Items from a data source:
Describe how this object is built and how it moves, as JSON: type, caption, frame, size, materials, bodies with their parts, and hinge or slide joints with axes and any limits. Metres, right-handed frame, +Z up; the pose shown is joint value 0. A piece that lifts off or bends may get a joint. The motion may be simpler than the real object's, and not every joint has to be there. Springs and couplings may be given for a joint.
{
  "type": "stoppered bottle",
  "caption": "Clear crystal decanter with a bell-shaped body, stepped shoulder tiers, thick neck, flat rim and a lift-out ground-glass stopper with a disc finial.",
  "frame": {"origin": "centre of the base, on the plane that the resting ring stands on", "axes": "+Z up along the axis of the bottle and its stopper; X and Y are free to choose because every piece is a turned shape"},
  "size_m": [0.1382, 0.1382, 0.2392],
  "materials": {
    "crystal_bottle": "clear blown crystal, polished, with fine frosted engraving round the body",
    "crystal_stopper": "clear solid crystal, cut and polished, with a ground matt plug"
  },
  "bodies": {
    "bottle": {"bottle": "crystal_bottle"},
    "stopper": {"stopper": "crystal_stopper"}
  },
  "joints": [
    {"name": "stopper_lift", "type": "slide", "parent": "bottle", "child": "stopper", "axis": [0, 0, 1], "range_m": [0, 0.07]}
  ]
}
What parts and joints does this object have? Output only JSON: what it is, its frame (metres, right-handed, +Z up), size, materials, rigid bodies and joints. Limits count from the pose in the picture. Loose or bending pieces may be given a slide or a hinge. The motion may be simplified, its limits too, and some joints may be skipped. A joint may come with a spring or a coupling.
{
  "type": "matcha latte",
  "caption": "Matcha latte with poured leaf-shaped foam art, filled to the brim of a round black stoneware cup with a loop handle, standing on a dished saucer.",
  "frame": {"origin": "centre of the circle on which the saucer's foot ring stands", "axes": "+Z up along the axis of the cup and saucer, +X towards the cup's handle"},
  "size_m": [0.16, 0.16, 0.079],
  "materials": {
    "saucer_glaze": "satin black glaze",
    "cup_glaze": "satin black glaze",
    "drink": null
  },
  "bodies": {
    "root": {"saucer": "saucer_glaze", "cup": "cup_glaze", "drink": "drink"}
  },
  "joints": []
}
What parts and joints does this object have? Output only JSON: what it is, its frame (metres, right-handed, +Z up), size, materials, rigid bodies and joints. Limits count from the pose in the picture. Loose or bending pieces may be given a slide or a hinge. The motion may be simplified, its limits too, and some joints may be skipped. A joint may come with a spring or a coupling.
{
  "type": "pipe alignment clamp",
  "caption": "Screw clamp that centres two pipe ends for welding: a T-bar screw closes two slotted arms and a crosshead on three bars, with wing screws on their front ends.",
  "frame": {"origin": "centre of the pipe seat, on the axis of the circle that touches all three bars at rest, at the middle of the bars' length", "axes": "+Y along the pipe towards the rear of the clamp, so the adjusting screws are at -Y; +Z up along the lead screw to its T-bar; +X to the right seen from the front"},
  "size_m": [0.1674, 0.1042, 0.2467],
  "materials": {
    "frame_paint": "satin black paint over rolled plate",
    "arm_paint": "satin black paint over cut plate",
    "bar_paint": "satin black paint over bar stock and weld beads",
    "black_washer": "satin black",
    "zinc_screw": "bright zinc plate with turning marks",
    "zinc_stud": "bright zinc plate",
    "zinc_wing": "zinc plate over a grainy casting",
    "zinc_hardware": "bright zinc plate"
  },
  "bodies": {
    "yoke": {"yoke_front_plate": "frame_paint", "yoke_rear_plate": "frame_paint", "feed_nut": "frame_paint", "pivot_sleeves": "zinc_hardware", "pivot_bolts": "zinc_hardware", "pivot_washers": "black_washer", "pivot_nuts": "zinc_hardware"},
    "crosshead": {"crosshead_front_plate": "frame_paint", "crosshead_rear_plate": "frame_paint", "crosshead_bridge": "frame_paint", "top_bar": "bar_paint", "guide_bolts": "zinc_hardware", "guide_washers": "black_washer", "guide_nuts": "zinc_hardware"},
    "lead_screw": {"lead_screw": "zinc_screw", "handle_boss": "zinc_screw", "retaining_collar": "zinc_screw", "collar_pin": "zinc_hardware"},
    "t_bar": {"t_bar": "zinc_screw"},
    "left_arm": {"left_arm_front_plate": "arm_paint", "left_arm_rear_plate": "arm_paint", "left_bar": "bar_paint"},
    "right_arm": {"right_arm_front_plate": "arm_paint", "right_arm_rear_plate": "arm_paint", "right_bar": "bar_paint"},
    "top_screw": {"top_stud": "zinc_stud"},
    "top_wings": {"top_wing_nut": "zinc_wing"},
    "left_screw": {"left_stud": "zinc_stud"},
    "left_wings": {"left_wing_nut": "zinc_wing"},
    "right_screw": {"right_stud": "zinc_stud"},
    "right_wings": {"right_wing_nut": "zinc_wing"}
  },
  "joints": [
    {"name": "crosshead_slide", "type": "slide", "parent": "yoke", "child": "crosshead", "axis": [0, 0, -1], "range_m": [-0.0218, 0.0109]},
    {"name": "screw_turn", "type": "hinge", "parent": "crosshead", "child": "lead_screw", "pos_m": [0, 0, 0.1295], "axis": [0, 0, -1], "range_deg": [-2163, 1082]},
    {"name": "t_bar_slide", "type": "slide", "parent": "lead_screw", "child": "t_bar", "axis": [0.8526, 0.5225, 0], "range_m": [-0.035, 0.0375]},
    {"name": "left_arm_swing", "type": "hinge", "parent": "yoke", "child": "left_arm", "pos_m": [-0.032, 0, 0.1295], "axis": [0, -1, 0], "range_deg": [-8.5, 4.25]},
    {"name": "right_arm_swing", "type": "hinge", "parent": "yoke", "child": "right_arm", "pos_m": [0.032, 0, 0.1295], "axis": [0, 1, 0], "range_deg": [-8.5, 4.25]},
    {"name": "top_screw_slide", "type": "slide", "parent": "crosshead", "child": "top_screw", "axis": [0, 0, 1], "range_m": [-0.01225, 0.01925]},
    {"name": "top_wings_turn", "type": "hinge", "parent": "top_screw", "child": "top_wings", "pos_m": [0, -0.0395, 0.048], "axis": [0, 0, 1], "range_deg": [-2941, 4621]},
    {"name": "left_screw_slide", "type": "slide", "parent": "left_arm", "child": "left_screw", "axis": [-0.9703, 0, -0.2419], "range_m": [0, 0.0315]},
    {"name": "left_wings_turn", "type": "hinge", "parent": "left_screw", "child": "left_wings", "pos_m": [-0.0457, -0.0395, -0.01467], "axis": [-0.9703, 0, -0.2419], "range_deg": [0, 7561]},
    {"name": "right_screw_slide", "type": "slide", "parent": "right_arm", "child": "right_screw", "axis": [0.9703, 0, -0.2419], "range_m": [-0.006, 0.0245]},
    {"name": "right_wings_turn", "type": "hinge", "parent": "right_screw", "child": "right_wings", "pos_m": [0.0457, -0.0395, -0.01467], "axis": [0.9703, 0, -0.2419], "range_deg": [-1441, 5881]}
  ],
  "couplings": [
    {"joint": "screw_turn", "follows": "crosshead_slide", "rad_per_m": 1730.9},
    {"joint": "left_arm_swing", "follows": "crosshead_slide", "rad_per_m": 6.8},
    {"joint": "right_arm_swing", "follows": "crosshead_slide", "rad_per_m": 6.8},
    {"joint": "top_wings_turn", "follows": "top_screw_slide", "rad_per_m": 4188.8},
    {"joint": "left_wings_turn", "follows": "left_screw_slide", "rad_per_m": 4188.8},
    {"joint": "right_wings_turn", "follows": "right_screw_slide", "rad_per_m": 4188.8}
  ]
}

Challenge – Copy the records above exactly.

Complete output –
Describe how this object is built and how it moves, as JSON: type, caption, frame, size, materials, bodies with their parts, and hinge or slide joints with axes and any limits. Metres, right-handed frame, +Z up; the pose shown is joint value 0. A piece that lifts off or bends may get a joint. The motion may be simpler than the real object's, and not every joint has to be there. Springs and couplings may be given for a joint.
{
  "type": "stoppered bottle",
  "caption": "Clear crystal decanter with a bell-shaped body, stepped shoulder tiers, thick neck, flat rim and a lift-out ground-glass stopper with a disc finial.",
  "frame": {"origin": "centre of the base, on the plane that the resting ring stands on", "axes": "+Z up along the axis of the bottle and its stopper; X and Y are free to choose because every piece is a turned shape"},
  "size_m": [0.1382, 0.1382, 0.2392],
  "materials": {
    "crystal_bottle": "clear blown crystal, polished, with fine frosted engraving round the body",
    "crystal_stopper": "clear solid crystal, cut and polished, with a ground matt plug"
  },
  "bodies": {
    "bottle": {"bottle": "crystal_bottle"},
    "stopper": {"stopper": "crystal_stopper"}
  },
  "joints": [
    {"name": "stopper_lift", "type": "slide", "parent": "bottle", "child": "stopper", "axis": [0, 0, 1], "range_m": [0, 0.07]}
  ]
}
What parts and joints does this object have? Output only JSON: what it is, its frame (metres, right-handed, +Z up), size, materials, rigid bodies and joints. Limits count from the pose in the picture. Loose or bending pieces may be given a slide or a hinge. The motion may be simplified, its limits too, and some joints may be skipped. A joint may come with a spring or a coupling.
{
  "type": "matcha latte",
  "caption": "Matcha latte with poured leaf-shaped foam art, filled to the brim of a round black stoneware cup with a loop handle, standing on a dished saucer.",
  "frame": {"origin": "centre of the circle on which the saucer's foot ring stands", "axes": "+Z up along the axis of the cup and saucer, +X towards the cup's handle"},
  "size_m": [0.16, 0.16, 0.079],
  "materials": {
    "saucer_glaze": "satin black glaze",
    "cup_glaze": "satin black glaze",
    "drink": null
  },
  "bodies": {
    "root": {"saucer": "saucer_glaze", "cup": "cup_glaze", "drink": "drink"}
  },
  "joints": []
}
What parts and joints does this object have? Output only JSON: what it is, its frame (metres, right-handed, +Z up), size, materials, rigid bodies and joints. Limits count from the pose in the picture. Loose or bending pieces may be given a slide or a hinge. The motion may be simplified, its limits too, and some joints may be skipped. A joint may come with a spring or a coupling.
{
  "type": "pipe alignment clamp",
  "caption": "Screw clamp that centres two pipe ends for welding: a T-bar screw closes two slotted arms and a crosshead on three bars, with wing screws on their front ends.",
  "frame": {"origin": "centre of the pipe seat, on the axis of the circle that touches all three bars at rest, at the middle of the bars' length", "axes": "+Y along the pipe towards the rear of the clamp, so the adjusting screws are at -Y; +Z up along the lead screw to its T-bar; +X to the right seen from the front"},
  "size_m": [0.1674, 0.1042, 0.2467],
  "materials": {
    "frame_paint": "satin black paint over rolled plate",
    "arm_paint": "satin black paint over cut plate",
    "bar_paint": "satin black paint over bar stock and weld beads",
    "black_washer": "satin black",
    "zinc_screw": "bright zinc plate with turning marks",
    "zinc_stud": "bright zinc plate",
    "zinc_wing": "zinc plate over a grainy casting",
    "zinc_hardware": "bright zinc plate"
  },
  "bodies": {
    "yoke": {"yoke_front_plate": "frame_paint", "yoke_rear_plate": "frame_paint", "feed_nut": "frame_paint", "pivot_sleeves": "zinc_hardware", "pivot_bolts": "zinc_hardware", "pivot_washers": "black_washer", "pivot_nuts": "zinc_hardware"},
    "crosshead": {"crosshead_front_plate": "frame_paint", "crosshead_rear_plate": "frame_paint", "crosshead_bridge": "frame_paint", "top_bar": "bar_paint", "guide_bolts": "zinc_hardware", "guide_washers": "black_washer", "guide_nuts": "zinc_hardware"},
    "lead_screw": {"lead_screw": "zinc_screw", "handle_boss": "zinc_screw", "retaining_collar": "zinc_screw", "collar_pin": "zinc_hardware"},
    "t_bar": {"t_bar": "zinc_screw"},
    "left_arm": {"left_arm_front_plate": "arm_paint", "left_arm_rear_plate": "arm_paint", "left_bar": "bar_paint"},
    "right_arm": {"right_arm_front_plate": "arm_paint", "right_arm_rear_plate": "arm_paint", "right_bar": "bar_paint"},
    "top_screw": {"top_stud": "zinc_stud"},
    "top_wings": {"top_wing_nut": "zinc_wing"},
    "left_screw": {"left_stud": "zinc_stud"},
    "left_wings": {"left_wing_nut": "zinc_wing"},
    "right_screw": {"right_stud": "zinc_stud"},
    "right_wings": {"right_wing_nut": "zinc_wing"}
  },
  "joints": [
    {"name": "crosshead_slide", "type": "slide", "parent": "yoke", "child": "crosshead", "axis": [0, 0, -1], "range_m": [-0.0218, 0.0109]},
    {"name": "screw_turn", "type": "hinge", "parent": "crosshead", "child": "lead_screw", "pos_m": [0, 0, 0.1295], "axis": [0, 0, -1], "range_deg": [-2163, 1082]},
    {"name": "t_bar_slide", "type": "slide", "parent": "lead_screw", "child": "t_bar", "axis": [0.8526, 0.5225, 0], "range_m": [-0.035, 0.0375]},
    {"name": "left_arm_swing", "type": "hinge", "parent": "yoke", "child": "left_arm", "pos_m": [-0.032, 0, 0.1295], "axis": [0, -1, 0], "range_deg": [-8.5, 4.25]},
    {"name": "right_arm_swing", "type": "hinge", "parent": "yoke", "child": "right_arm", "pos_m": [0.032, 0, 0.1295], "axis": [0, 1, 0], "range_deg": [-8.5, 4.25]},
    {"name": "top_screw_slide", "type": "slide", "parent": "crosshead", "child": "top_screw", "axis": [0, 0, 1], "range_m": [-0.01225, 0.01925]},
    {"name": "top_wings_turn", "type": "hinge", "parent": "top_screw", "child": "top_wings", "pos_m": [0, -0.0395, 0.048], "axis": [0, 0, 1], "range_deg": [-2941, 4621]},
    {"name": "left_screw_slide", "type": "slide", "parent": "left_arm", "child": "left_screw", "axis": [-0.9703, 0, -0.2419], "range_m": [0, 0.0315]},
    {"name": "left_wings_turn", "type": "hinge", "parent": "left_screw", "child": "left_wings", "pos_m": [-0.0457, -0.0395, -0.01467], "axis": [-0.9703, 0, -0.2419], "range_deg": [0, 7561]},
    {"name": "right_screw_slide", "type": "slide", "parent": "right_arm", "child": "right_screw", "axis": [0.9703, 0, -0.2419], "range_m": [-0.006, 0.0245]},
    {"name": "right_wings_turn", "type": "hinge", "parent": "right_screw", "child": "right_wings", "pos_m": [0.0457, -0.0395, -0.01467], "axis": [0.9703, 0, -0.2419], "range_deg": [-1441, 5881]}
  ],
  "couplings": [
    {"joint": "screw_turn", "follows": "crosshead_slide", "rad_per_m": 1730.9},
    {"joint": "left_arm_swing", "follows": "crosshead_slide", "rad_per_m": 6.8},
    {"joint": "right_arm_swing", "follows": "crosshead_slide", "rad_per_m": 6.8},
    {"joint": "top_wings_turn", "follows": "top_screw_slide", "rad_per_m": 4188.8},
    {"joint": "left_wings_turn", "follows": "left_screw_slide", "rad_per_m": 4188.8},
    {"joint": "right_wings_turn", "follows": "right_screw_slide", "rad_per_m": 4188.8}
  ]
}